## Begin PROVIDED INFORMATION
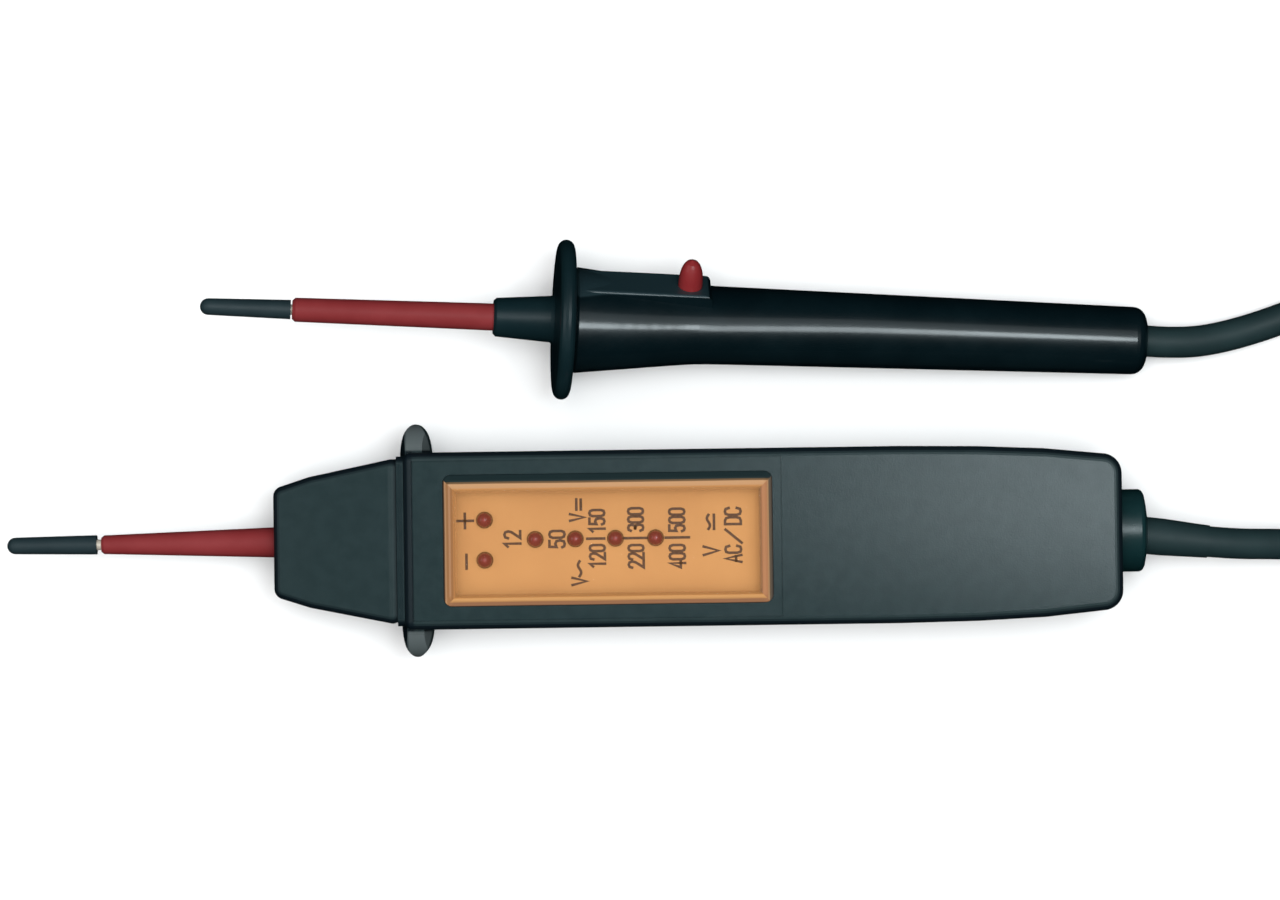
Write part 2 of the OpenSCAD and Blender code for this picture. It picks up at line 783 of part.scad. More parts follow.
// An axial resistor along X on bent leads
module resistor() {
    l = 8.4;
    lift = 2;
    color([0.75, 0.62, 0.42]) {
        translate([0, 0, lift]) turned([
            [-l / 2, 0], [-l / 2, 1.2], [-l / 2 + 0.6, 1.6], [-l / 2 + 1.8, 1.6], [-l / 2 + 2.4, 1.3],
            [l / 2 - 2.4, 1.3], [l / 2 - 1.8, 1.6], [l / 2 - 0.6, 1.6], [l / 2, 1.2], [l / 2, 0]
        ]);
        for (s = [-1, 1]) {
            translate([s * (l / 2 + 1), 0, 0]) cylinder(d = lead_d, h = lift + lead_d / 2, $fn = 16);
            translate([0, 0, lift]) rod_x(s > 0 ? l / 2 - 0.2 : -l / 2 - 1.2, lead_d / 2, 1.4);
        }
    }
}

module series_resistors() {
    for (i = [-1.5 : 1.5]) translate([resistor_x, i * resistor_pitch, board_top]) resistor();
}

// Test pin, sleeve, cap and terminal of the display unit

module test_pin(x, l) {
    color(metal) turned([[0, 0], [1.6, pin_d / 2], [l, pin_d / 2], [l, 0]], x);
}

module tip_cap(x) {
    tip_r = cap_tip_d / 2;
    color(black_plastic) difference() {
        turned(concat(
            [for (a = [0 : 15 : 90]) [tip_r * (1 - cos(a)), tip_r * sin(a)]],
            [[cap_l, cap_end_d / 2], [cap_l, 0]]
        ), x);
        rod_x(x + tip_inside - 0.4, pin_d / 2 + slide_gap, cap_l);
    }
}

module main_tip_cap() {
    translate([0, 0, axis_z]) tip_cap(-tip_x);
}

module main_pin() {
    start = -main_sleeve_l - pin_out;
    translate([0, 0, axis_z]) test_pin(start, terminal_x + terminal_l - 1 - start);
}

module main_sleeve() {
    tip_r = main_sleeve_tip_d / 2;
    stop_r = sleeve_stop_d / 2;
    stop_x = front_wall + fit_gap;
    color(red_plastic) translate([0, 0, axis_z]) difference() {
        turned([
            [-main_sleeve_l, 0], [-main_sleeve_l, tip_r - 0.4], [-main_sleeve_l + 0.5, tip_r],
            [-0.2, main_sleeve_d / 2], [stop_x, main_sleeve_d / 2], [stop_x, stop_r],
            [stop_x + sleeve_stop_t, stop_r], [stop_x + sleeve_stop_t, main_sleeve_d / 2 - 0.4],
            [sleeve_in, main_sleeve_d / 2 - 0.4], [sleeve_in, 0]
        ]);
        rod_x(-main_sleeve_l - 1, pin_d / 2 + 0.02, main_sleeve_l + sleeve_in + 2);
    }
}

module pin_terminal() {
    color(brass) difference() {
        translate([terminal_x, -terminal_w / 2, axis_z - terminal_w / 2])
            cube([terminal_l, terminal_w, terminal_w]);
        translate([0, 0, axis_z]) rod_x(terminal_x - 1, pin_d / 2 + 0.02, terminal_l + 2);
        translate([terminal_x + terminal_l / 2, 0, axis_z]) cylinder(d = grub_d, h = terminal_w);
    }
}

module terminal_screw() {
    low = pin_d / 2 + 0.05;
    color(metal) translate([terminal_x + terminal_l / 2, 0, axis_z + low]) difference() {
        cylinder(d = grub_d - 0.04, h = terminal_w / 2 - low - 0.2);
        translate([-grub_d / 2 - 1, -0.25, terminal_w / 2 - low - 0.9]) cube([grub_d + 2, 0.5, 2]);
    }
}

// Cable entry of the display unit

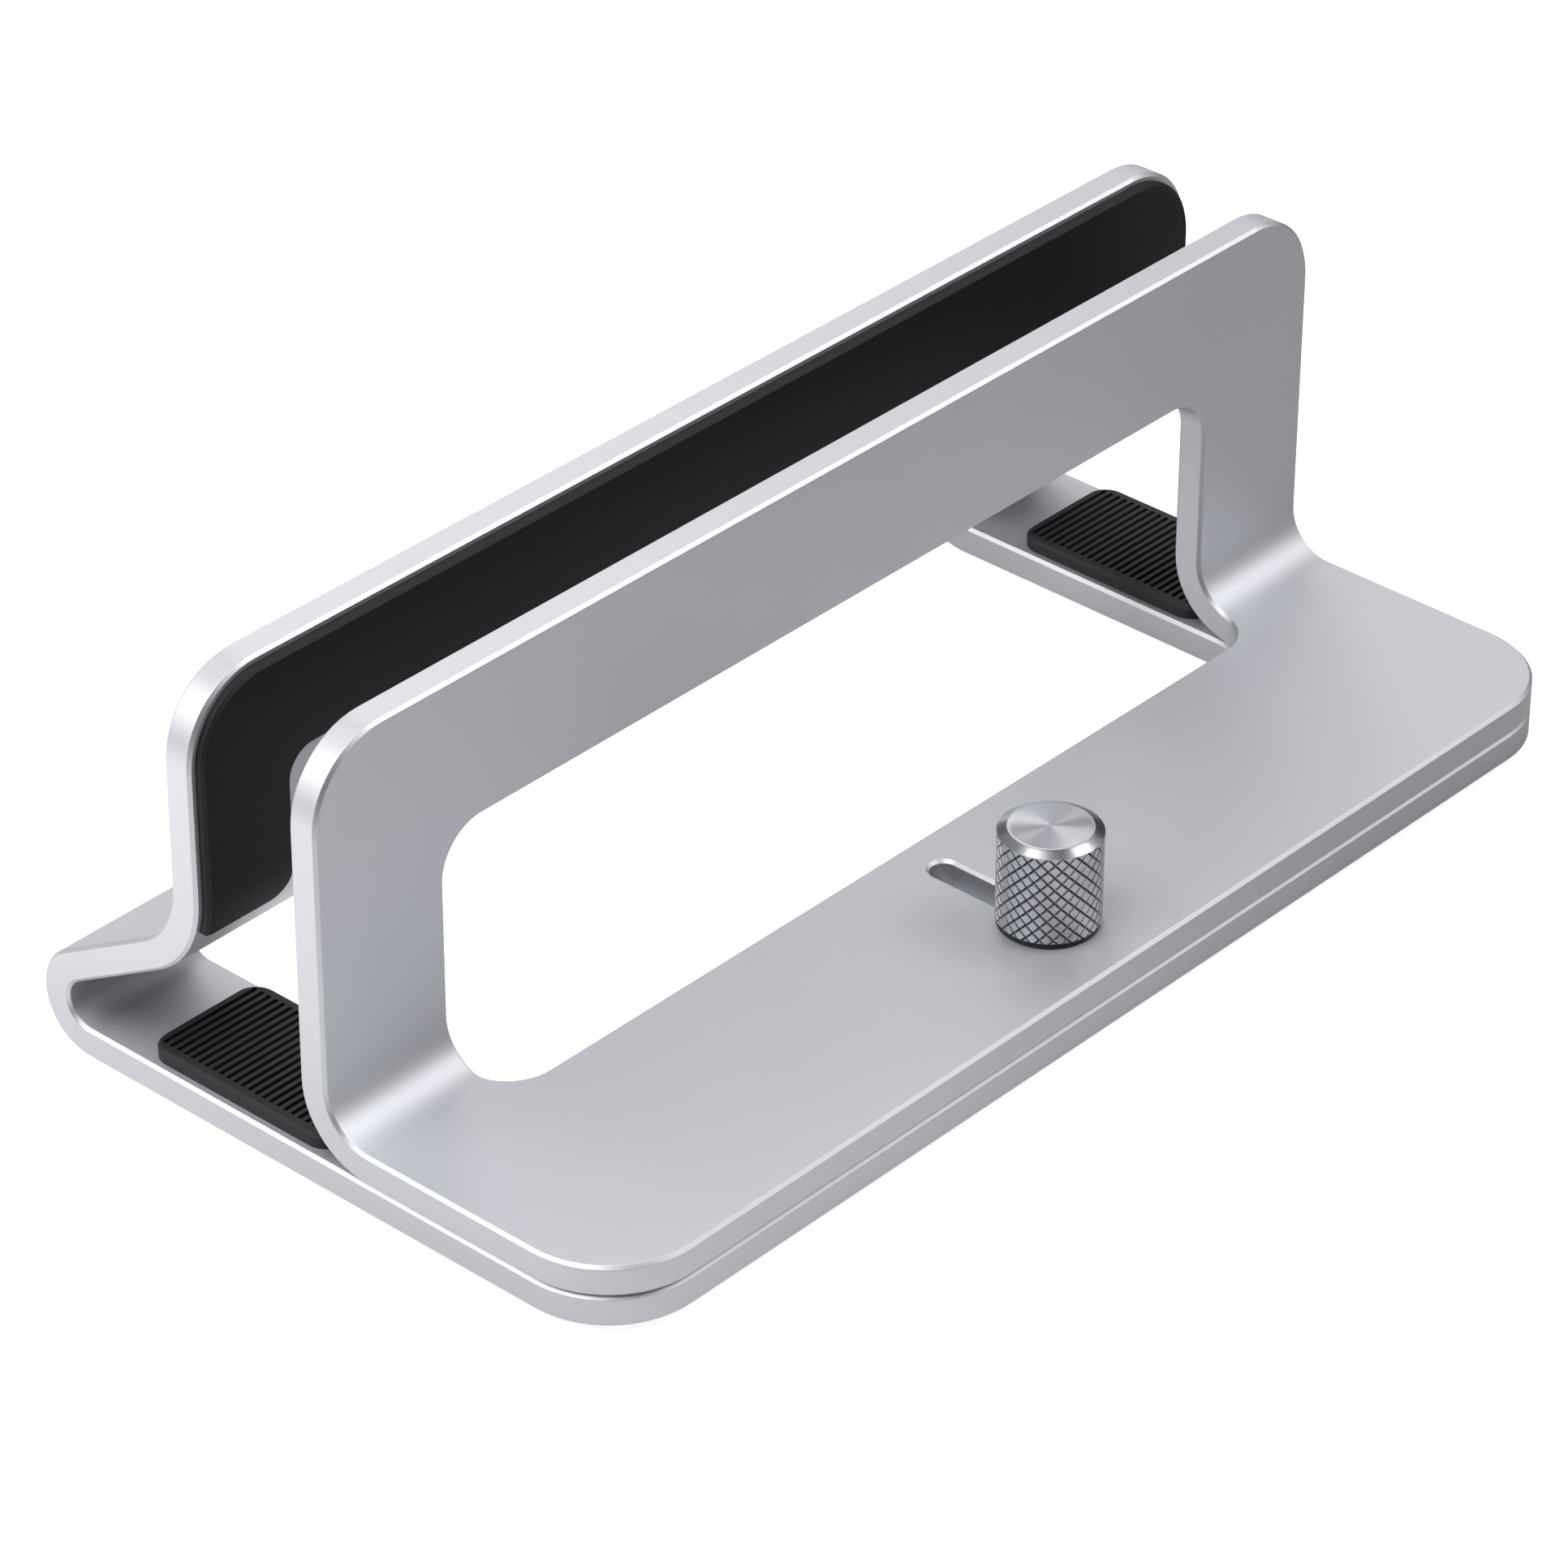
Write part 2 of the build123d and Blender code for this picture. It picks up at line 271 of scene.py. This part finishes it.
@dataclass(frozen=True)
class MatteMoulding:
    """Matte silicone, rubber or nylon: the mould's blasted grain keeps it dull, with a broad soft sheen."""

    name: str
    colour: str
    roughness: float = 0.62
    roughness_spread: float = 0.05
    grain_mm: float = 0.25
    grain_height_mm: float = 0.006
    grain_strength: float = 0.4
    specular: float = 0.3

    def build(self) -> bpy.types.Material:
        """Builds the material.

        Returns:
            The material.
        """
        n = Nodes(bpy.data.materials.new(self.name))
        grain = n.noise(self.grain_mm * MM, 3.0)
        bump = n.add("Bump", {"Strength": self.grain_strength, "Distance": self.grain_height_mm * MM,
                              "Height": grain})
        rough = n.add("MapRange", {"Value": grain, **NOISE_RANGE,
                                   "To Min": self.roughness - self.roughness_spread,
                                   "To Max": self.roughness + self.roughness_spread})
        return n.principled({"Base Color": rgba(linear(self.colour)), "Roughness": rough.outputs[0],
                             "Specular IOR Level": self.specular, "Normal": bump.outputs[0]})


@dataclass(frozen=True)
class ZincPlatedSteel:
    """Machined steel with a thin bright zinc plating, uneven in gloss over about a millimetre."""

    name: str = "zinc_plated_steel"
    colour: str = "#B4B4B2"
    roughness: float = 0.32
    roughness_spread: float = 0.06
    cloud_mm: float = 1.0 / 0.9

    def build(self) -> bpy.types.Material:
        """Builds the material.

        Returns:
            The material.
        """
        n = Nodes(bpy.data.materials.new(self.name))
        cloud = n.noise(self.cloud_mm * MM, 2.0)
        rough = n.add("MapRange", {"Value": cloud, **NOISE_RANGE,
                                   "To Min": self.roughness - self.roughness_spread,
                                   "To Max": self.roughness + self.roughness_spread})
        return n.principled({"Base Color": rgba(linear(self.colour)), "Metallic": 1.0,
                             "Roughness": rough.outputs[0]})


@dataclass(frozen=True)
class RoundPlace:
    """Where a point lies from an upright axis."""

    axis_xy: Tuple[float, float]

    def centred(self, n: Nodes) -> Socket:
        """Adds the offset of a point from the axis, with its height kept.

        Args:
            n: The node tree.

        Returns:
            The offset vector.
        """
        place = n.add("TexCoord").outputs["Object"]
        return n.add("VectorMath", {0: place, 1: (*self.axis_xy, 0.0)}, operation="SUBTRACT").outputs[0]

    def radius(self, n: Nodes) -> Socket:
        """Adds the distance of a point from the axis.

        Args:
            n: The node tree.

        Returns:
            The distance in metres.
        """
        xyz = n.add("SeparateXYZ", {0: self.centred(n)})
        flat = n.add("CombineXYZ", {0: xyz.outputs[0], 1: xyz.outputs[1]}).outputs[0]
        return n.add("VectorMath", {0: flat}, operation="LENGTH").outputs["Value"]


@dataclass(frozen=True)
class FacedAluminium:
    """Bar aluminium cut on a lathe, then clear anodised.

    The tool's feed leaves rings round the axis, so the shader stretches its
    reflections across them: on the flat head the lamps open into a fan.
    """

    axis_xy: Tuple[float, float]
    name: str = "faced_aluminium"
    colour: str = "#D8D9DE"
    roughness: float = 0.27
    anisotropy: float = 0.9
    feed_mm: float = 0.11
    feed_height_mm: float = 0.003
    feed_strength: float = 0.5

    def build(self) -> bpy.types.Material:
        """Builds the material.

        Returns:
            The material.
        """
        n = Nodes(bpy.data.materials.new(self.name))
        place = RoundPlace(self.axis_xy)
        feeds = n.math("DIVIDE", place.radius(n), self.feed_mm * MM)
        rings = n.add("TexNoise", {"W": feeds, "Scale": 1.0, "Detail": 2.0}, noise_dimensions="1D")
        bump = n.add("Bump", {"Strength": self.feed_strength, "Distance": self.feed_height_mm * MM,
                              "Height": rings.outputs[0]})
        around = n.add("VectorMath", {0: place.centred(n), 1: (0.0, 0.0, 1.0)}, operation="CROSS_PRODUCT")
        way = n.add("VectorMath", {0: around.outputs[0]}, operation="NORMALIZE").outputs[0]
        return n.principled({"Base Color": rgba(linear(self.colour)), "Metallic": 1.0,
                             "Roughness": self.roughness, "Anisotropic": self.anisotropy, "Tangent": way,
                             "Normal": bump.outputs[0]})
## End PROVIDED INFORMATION
_OBJECTIVE_.
Which lines above run from the one containing "Write part 2 of the build123d" down to the one containing "silicone, rubber or"? Repeat exactly those, both ends included, and nothing else.

_TASK ANSWER_.
Write part 2 of the build123d and Blender code for this picture. It picks up at line 271 of scene.py. This part finishes it.
@dataclass(frozen=True)
class MatteMoulding:
    """Matte silicone, rubber or nylon: the mould's blasted grain keeps it dull, with a broad soft sheen."""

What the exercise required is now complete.